◆ **What is expected**:
Restate, word for word, every line of the data.

☆ ☆ ☆

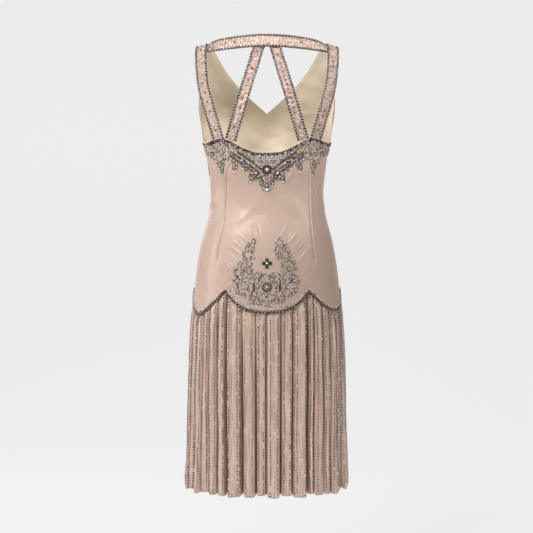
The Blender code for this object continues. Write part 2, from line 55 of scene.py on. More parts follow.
# The hollow form, as in the solids: half width, and depth to the back and to the front, at each height
Section = namedtuple("Section", "height half_width back front")
SECTIONS = table_of(Section, (
    (0.010, 0.200, 0.030, 0.016), (-0.030, 0.200, 0.068, 0.050), (-0.080, 0.198, 0.090, 0.084),
    (-0.140, 0.192, 0.101, 0.110), (-0.200, 0.180, 0.105, 0.127), (-0.250, 0.165, 0.103, 0.131),
    (-0.315, 0.152, 0.094, 0.117), (-0.377, 0.1456, 0.087, 0.101), (-0.440, 0.152, 0.095, 0.098),
    (-0.500, 0.1685, 0.112, 0.102), (-0.565, 0.1805, 0.125, 0.108), (-0.630, 0.188, 0.131, 0.114),
    (-0.690, 0.1945, 0.136, 0.121), (-0.845, 0.203, 0.147, 0.133), (-1.000, 0.208, 0.157, 0.143),
    (-1.144, 0.2135, 0.166, 0.151),
))
ROUNDNESS = 2.25
BACK, FRONT = 1, -1
SEAM_GAP = 0.0003
SIDE_SEAM = 0.75 * SEAM_GAP
SATIN = 0.0009
LINING = 0.0007
STRAP_CLOTH = 0.0016
SKIRT_CLOTH = 0.0009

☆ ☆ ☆

◆ **Exercise result**:
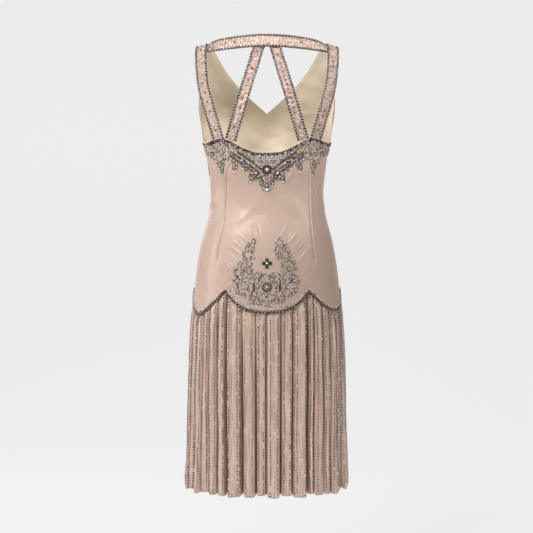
The Blender code for this object continues. Write part 2, from line 55 of scene.py on. More parts follow.
# The hollow form, as in the solids: half width, and depth to the back and to the front, at each height
Section = namedtuple("Section", "height half_width back front")
SECTIONS = table_of(Section, (
    (0.010, 0.200, 0.030, 0.016), (-0.030, 0.200, 0.068, 0.050), (-0.080, 0.198, 0.090, 0.084),
    (-0.140, 0.192, 0.101, 0.110), (-0.200, 0.180, 0.105, 0.127), (-0.250, 0.165, 0.103, 0.131),
    (-0.315, 0.152, 0.094, 0.117), (-0.377, 0.1456, 0.087, 0.101), (-0.440, 0.152, 0.095, 0.098),
    (-0.500, 0.1685, 0.112, 0.102), (-0.565, 0.1805, 0.125, 0.108), (-0.630, 0.188, 0.131, 0.114),
    (-0.690, 0.1945, 0.136, 0.121), (-0.845, 0.203, 0.147, 0.133), (-1.000, 0.208, 0.157, 0.143),
    (-1.144, 0.2135, 0.166, 0.151),
))
ROUNDNESS = 2.25
BACK, FRONT = 1, -1
SEAM_GAP = 0.0003
SIDE_SEAM = 0.75 * SEAM_GAP
SATIN = 0.0009
LINING = 0.0007
STRAP_CLOTH = 0.0016
SKIRT_CLOTH = 0.0009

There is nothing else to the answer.